- _WRITTEN TASK_:
Go from the first line to the line with "socket: object" and return those lines verbatim, ends included.

Start of DATASET SECTION

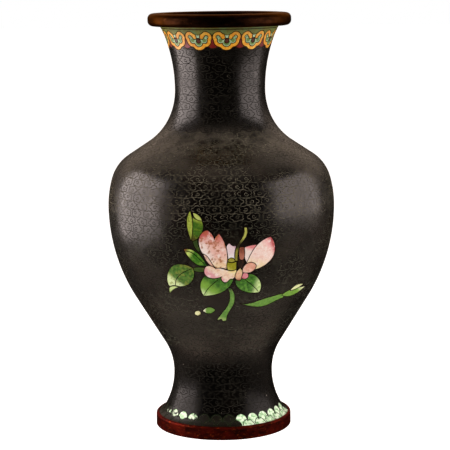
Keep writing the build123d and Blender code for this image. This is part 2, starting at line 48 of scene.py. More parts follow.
# --- shader maths ---
@dataclass(frozen=True)
class Val:
    """A number socket in Python arithmetic; each operator adds one Math node."""

    tree: "NodeTree"
    socket: object

    def _math(self, operation: str, *others: "Val | float", swap: bool = False) -> "Val":
        """Add a Math node.

        Args:
            operation: the node's operation.
            others: the second and third inputs.
            swap: put this value last.

        Returns:
            The node's result.
        """
        inputs = [self, *others]
        if swap:
            inputs.reverse()
        return self.tree.math(operation, *inputs)

    def __add__(self, other: "Val | float") -> "Val":
        """Add."""
        return self._math("ADD", other)

    __radd__ = __add__

    def __sub__(self, other: "Val | float") -> "Val":
        """Subtract."""
        return self._math("SUBTRACT", other)

    def __rsub__(self, other: "Val | float") -> "Val":
        """Subtract from a number."""
        return self._math("SUBTRACT", other, swap=True)

    def __mul__(self, other: "Val | float") -> "Val":
        """Multiply."""
        return self._math("MULTIPLY", other)

    __rmul__ = __mul__

    def __truediv__(self, other: "Val | float") -> "Val":
        """Divide."""
        return self._math("DIVIDE", other)

    def abs(self) -> "Val":
        """Size without sign."""
        return self._math("ABSOLUTE")

    def sqrt(self) -> "Val":
        """Square root."""
        return self._math("SQRT")

    def max(self, other: "Val | float") -> "Val":
        """Larger of two."""
        return self._math("MAXIMUM", other)

    def step(self, low: float, high: float) -> "Val":
        """Rise smoothly from 0 at low to 1 at high.

        Args:
            low: where the rise starts.
            high: where it ends; below low the rise is turned round.

        Returns:
            A value from 0 to 1.
        """
        return self.tree.add(
            "ShaderNodeMapRange",
            {"interpolation_type": "SMOOTHSTEP"},
            {"Value": self, "From Min": low, "From Max": high},
        ).value()


@dataclass
class Node:
    """A shader node, with its outputs by name."""

    tree: "NodeTree"
    node: object

    def value(self, name: str | int = 0) -> Val:
        """One output as a number."""
        return Val(self.tree, self.node.outputs[name])

    def link(self, name: str | int = 0) -> object:
        """One output as a plain socket, for colours and vectors."""
        return self.node.outputs[name]


class NodeTree:
    """The nodes of one material or surround."""

    def __init__(self, owner: object, output: str, coords: str) -> None:
        """Start with an empty tree.

        Args:
            owner: the material or world that holds the nodes.
            output: the output node's type.
            coords: which of the texture coordinates patterns follow.
        """
        self.owner = owner
        owner.use_nodes = True
        self.tree = owner.node_tree
        self.tree.nodes.clear()
        self.output = self.add(output)
        self.coords = self.add("ShaderNodeTexCoord").link(coords)

    @classmethod
    def finish(cls, name: str) -> "NodeTree":
        """Start a new material's tree."""
        return cls(bpy.data.materials.new(name), "ShaderNodeOutputMaterial", "Object")

    def add(self, kind: str, settings: dict | None = None, inputs: dict | None = None) -> Node:
        """Add any node.

        Args:
            kind: the node's type.
            settings: attributes to set first.
            inputs: values or links by socket name or number.

        Returns:
            The new node.
        """
        node = self.tree.nodes.new(kind)
        for key, value in (settings or {}).items():
            setattr(node, key, value)
        for key, value in (inputs or {}).items():
            socket = node.inputs[key]
            if isinstance(value, Val):
                self.tree.links.new(value.socket, socket)
            elif isinstance(value, bpy.types.NodeSocket):
                self.tree.links.new(value, socket)
            elif socket.type == "RGBA" and len(value) == 3:
                socket.default_value = (*value, 1.0)
            else:
                socket.default_value = value
        return Node(self, node)

    def math(self, operation: str, *values: Val | float) -> Val:
        """Add a Math node with its inputs in order."""
        return self.add("ShaderNodeMath", {"operation": operation}, dict(enumerate(values))).value()

    def mix(self, factor: Val | float, first: object, second: object, blend: str = "MIX") -> object:
        """Mix two colours.

        Args:
            factor: 0 gives the first, 1 the second.
            first: a colour or a colour socket.
            second: a colour or a colour socket.
            blend: how they combine.

        Returns:
            The mixed colour's socket.
        """
        settings = {"data_type": "RGBA", "blend_type": blend}
        return self.add("ShaderNodeMix", settings, {0: factor, 6: first, 7: second}).link(2)

    def noise(self, size: float, detail: float = 3, stretch: Colour = (1, 1, 1), rough: float = 0.55) -> Val:
        """Cloudy noise on object coordinates.

        Args:
            size: the width of one blotch, in millimetres.
            detail: how many finer layers it has.
            stretch: how much longer a blotch is along each axis.
            rough: strength of the finer layers.

        Returns:
            A value near 0.5, from 0 to 1.
        """
        scale = tuple(1.0 / k for k in stretch)
        where = self.add("ShaderNodeMapping", None, {"Vector": self.coords, "Scale": scale}).link()
        inputs = {"Vector": where, "Scale": 1 / (size * MM), "Detail": detail, "Roughness": rough}
        return self.add("ShaderNodeTexNoise", None, inputs).value("Fac")

    def spots(self, size: float) -> Val:
        """Distance to the nearest of points about size millimetres apart, in units of that spacing."""
        inputs = {"Vector": self.coords, "Scale": 1 / (size * MM)}
        return self.add("ShaderNodeTexVoronoi", None, inputs).value("Distance")

    def axes(self) -> tuple[Val, Val, Val]:
        """The object coordinates x, y and z, in metres."""
        parts = self.add("ShaderNodeSeparateXYZ", None, {"Vector": self.coords})
        return parts.value("X"), parts.value("Y"), parts.value("Z")

    def angle(self) -> Val:
        """Turn about Z from the front, towards +X, in degrees."""
        x, y, _ = self.axes()
        return self.math("ARCTAN2", x, 0 - y) * (360 / TURN)

    def bump(self, height: Val, distance: float, strength: float, after: object | None = None) -> object:
        """A bumped normal.

        Args:
            height: the relief, from 0 to 1.
            distance: the relief's depth in millimetres.
            strength: how much of it shows.
            after: a bumped normal that this one adds to.

        Returns:
            The normal's socket.
        """
        inputs: dict = {"Height": height, "Distance": distance * MM, "Strength": strength}
        if after is not None:
            inputs["Normal"] = after
        return self.add("ShaderNodeBump", None, inputs).link()

    def surface(self, inputs: dict) -> object:
        """Join a Principled shader with these inputs and return the material."""
        shader = self.add("ShaderNodeBsdfPrincipled", None, inputs)
        return self.show(shader.link())

    def glass(self, colour: object, rough: Val, normal: object, gloss: float = 0.5) -> object:
        """Join the shader of fired enamel and return the material.

        Args:
            colour: its colour.
            rough: its roughness.
            normal: its bumped normal.
            gloss: how strongly it mirrors; 0.5 is clean glass.

        Returns:
            The material.
        """
        inputs = {"Base Color": colour, "Roughness": rough, "Normal": normal}
        return self.surface({**inputs, "Specular IOR Level": gloss, "IOR": 1.54})

    def show(self, shader: object) -> object:
        """Join a shader to the output and return the material or world."""
        self.tree.links.new(shader, self.output.node.inputs["Surface"])
        return self.owner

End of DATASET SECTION

- _FULL SOLUTION_:
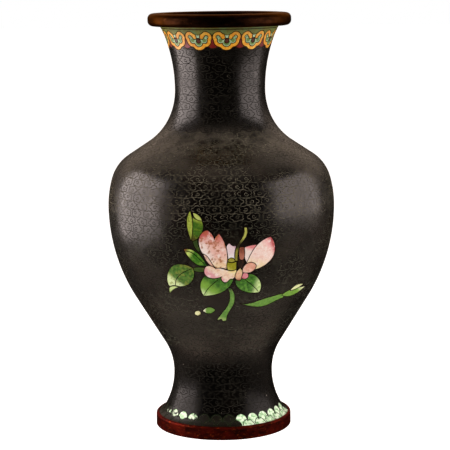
Keep writing the build123d and Blender code for this image. This is part 2, starting at line 48 of scene.py. More parts follow.
# --- shader maths ---
@dataclass(frozen=True)
class Val:
    """A number socket in Python arithmetic; each operator adds one Math node."""

    tree: "NodeTree"
    socket: object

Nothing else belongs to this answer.